Conscientious Policy

DPF over at Kiwiblog disagrees with Christchurch Central MP Brendon Burns that alcohol should be party policy. Interestingly he suggests:

I respectfully disagree. I think more issues should be conscience votes, not less. I love conscience votes – you get true debate. MPs lobby each other, amendments are considered on their merits, you get great passionate speeches etc.

Respectfully DPF I disagree. I feel that in an MPP environment where parties have to negotiate to get their policy though that this process can happen with party policy. An example of this that springs to mind is the Green MPs private members bills like the Waste Minimisation Bill.

When you vote for a party I think that you should be getting that parties policy not the policy of the people that the party has chosen to work for them in parliament. In cases where party policy is not available the Party’s MPs should debate how the issue aligns with other party policy and party principles.

Electorate MPs when faced with an issue that is not a clear party of the policy platform they were elected should attempt as best as they can to judge the mood of the people of their electorate.

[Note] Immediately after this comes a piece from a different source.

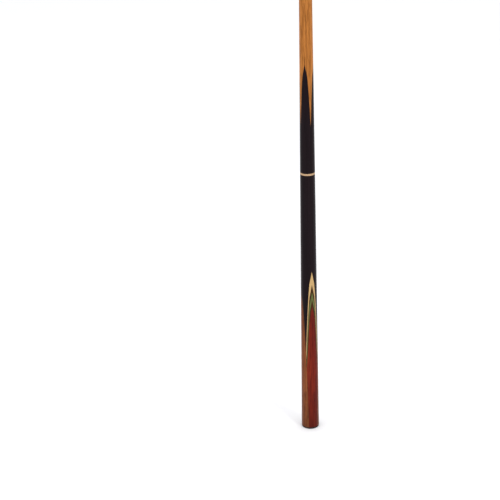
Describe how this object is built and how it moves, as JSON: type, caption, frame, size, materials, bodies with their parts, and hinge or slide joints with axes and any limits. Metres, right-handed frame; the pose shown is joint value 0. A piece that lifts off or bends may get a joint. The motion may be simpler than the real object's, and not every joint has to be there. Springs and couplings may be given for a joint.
{
  "type": "pool cue",
  "caption": "Jointed pool cue: tapered ash shaft with ebony points, brass screw joint and a butt with red, brown and green-lined splices.",
  "frame": {"origin": "centre of the rubber bumper's lower face, at the butt end", "axes": "+Z along the cue from butt to tip; -Y is the side with the front splice"},
  "size_m": [0.029, 0.029, 1.448],
  "materials": {
    "ash": "clear satin varnish over open straight and chevron grain",
    "ebony": "near-black, polished and varnished",
    "padauk": "deep red-orange, varnished",
    "bubinga": "brown-red with dark flecks, varnished",
    "maple": "pale veneer, varnished",
    "green_veneer": "dyed olive veneer, varnished",
    "black_veneer": "dyed dark veneer, varnished",
    "polished_brass": "polished, with light handling wear",
    "brass": "turned, with fine tool lines",
    "leather": "pressed leather, chalked and domed",
    "rubber": "matt black",
    "steel": "zinc-plated",
    "lead": "dull grey casting"
  },
  "bodies": {
    "butt": {"joint_pin": "brass", "butt_ring": "polished_brass", "butt_core": "ash", "butt_ebony_front": "ebony", "butt_ebony_right": "ebony", "butt_ebony_back": "ebony", "butt_ebony_left": "ebony", "front_splice_maple": "maple", "front_splice_inner_black": "black_veneer", "front_splice_green": "green_veneer", "front_splice_black": "black_veneer", "front_splice_padauk": "padauk", "back_splice_maple": "maple", "back_splice_inner_black": "black_veneer", "back_splice_green": "green_veneer", "back_splice_black": "black_veneer", "back_splice_padauk": "padauk", "left_splice_black": "black_veneer", "left_splice_bubinga": "bubinga", "right_splice_black": "black_veneer", "right_splice_bubinga": "bubinga", "lead_weight": "lead", "butt_plug": "ash", "bumper": "rubber", "bumper_screw": "steel"},
    "collar": {"shaft_ring": "polished_brass"},
    "shaft": {"tip": "leather", "ferrule": "brass", "shaft": "ash", "shaft_point_front": "ebony", "shaft_point_right": "ebony", "shaft_point_back": "ebony", "shaft_point_left": "ebony", "joint_socket": "brass"}
  },
  "joints": [
    {"name": "shaft_lift", "type": "slide", "parent": "butt", "child": "collar", "axis": [0, 0, 1], "range_m": [0, 0.0195]},
    {"name": "shaft_turn", "type": "hinge", "parent": "collar", "child": "shaft", "pos_m": [0, 0, 0.4495], "axis": [0, 0, 1], "range_deg": [0, 3510]}
  ],
  "couplings": [
    {"joint": "shaft_turn", "follows": "shaft_lift", "rad_per_m": 3141.6}
  ]
}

5 thoughts on “Conscientious Policy

  1. ‘Alcohol’ usually comes under ‘Health policy’, specifically the bit that deals with weekend staffing of trauma units & A & E;
    and ‘Police policy’, specifically the bits about cancelling all leave over NYE and shifting metropolitain police to patrolling Mt Maunganui et al, to handle brawls, rapes and disturbances caused by unabated alcohol consumption. Plus the usual rostering of extra WPC’s to central city club-strips every weekend, to sort out the brawls, rapes and disturbances we tolerate on a routine cycle.
    Oh, and under ‘Justice policy’, ensuring adequate staffing levels to manage the Monday morning call-overs at District Courts around the country, after the brawlers have dried out in the cells of the local Police Station overnight.

    Perhaps DPF thought his consumption of his favourite tipple at home, as he surfs the net, was under threat, and was unaware of the more usual concerns of those who deal with the effects of alcohol abuse?

  2. I agree myflathasmould! The implication of conscience votes seems to be that other votes are somehow less conscience issues. A tax policy, the effect of which is underfunding and, eventually, homelessness and poverty is not an issue that should weigh on MPs’ consciences but a deciding on the legality of the sexual preferences of people is. I want to know where the party I vote for stands on all issues. I’d certainly be pissed off if I voted for a party that I thought was liberal and then it used the wormy ‘conscience vote’ excuse to allow significant proportions of its MPs to vote for illiberal policies.

  3. The Green Party already has very clear policy re a number of issues related to alcohol. You can find it here, and Green MPs are expected to vote in accordance with it.

    Unlike other Parties, the Green Party acknowledges that alcohol is a drug; that a drug-free lifestyle is the healthiest lifestyle; that people will use drugs regardless of their health implications or legal status; and that alcohol should not be treated any differently from any other drug that has similar potential for harm.

  4. Personally speaking I think all issues outside of confidence or supply should be conscience issues. Might actually make electorates into an interesting contest.

  5. Ari, I would have agreed with you completely under FPP where MPs were elected as electorate representatives.

    But under MMP they are elected in numbers proportional to their party’s electoral support, so I think they should be obliged to follow their party’s policy when that policy had been developed at the time of their election.

    That obligation, however, is one that should (and is) enforced by internal party processes, rather than by law.